TASK INPUTS:
•••

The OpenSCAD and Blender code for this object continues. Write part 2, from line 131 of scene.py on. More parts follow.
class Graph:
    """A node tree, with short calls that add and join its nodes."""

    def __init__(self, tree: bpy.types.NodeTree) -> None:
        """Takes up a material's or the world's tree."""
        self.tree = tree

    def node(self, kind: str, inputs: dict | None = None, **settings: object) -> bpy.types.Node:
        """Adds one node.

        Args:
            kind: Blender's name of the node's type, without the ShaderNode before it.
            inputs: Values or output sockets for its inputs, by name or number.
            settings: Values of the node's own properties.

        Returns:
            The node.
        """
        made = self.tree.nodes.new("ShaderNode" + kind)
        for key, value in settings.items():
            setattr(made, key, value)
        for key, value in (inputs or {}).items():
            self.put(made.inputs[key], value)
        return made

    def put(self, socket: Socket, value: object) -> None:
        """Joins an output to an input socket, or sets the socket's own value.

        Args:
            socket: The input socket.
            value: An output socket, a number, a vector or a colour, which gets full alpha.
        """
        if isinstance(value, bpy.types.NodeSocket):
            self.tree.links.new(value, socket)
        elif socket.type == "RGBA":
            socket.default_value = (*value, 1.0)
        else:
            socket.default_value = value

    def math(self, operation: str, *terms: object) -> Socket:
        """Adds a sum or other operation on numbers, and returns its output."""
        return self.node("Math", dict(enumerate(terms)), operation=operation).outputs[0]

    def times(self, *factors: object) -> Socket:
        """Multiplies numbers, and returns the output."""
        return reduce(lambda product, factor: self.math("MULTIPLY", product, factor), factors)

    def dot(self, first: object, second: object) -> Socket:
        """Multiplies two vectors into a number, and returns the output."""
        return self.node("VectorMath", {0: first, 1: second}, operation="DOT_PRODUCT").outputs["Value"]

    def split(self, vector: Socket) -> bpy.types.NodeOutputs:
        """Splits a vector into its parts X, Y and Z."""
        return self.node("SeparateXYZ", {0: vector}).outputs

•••

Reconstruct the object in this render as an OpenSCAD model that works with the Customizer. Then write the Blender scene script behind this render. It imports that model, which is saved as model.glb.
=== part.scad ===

•••

WRITTEN EXERCISE:
Can you repeat, word for word, every line above from the one containing "The OpenSCAD and" down to the one containing "socket's own value.", including both?

OUTPUT FOR THIS TASK:
The OpenSCAD and Blender code for this object continues. Write part 2, from line 131 of scene.py on. More parts follow.
class Graph:
    """A node tree, with short calls that add and join its nodes."""

    def __init__(self, tree: bpy.types.NodeTree) -> None:
        """Takes up a material's or the world's tree."""
        self.tree = tree

    def node(self, kind: str, inputs: dict | None = None, **settings: object) -> bpy.types.Node:
        """Adds one node.

        Args:
            kind: Blender's name of the node's type, without the ShaderNode before it.
            inputs: Values or output sockets for its inputs, by name or number.
            settings: Values of the node's own properties.

        Returns:
            The node.
        """
        made = self.tree.nodes.new("ShaderNode" + kind)
        for key, value in settings.items():
            setattr(made, key, value)
        for key, value in (inputs or {}).items():
            self.put(made.inputs[key], value)
        return made

    def put(self, socket: Socket, value: object) -> None:
        """Joins an output to an input socket, or sets the socket's own value.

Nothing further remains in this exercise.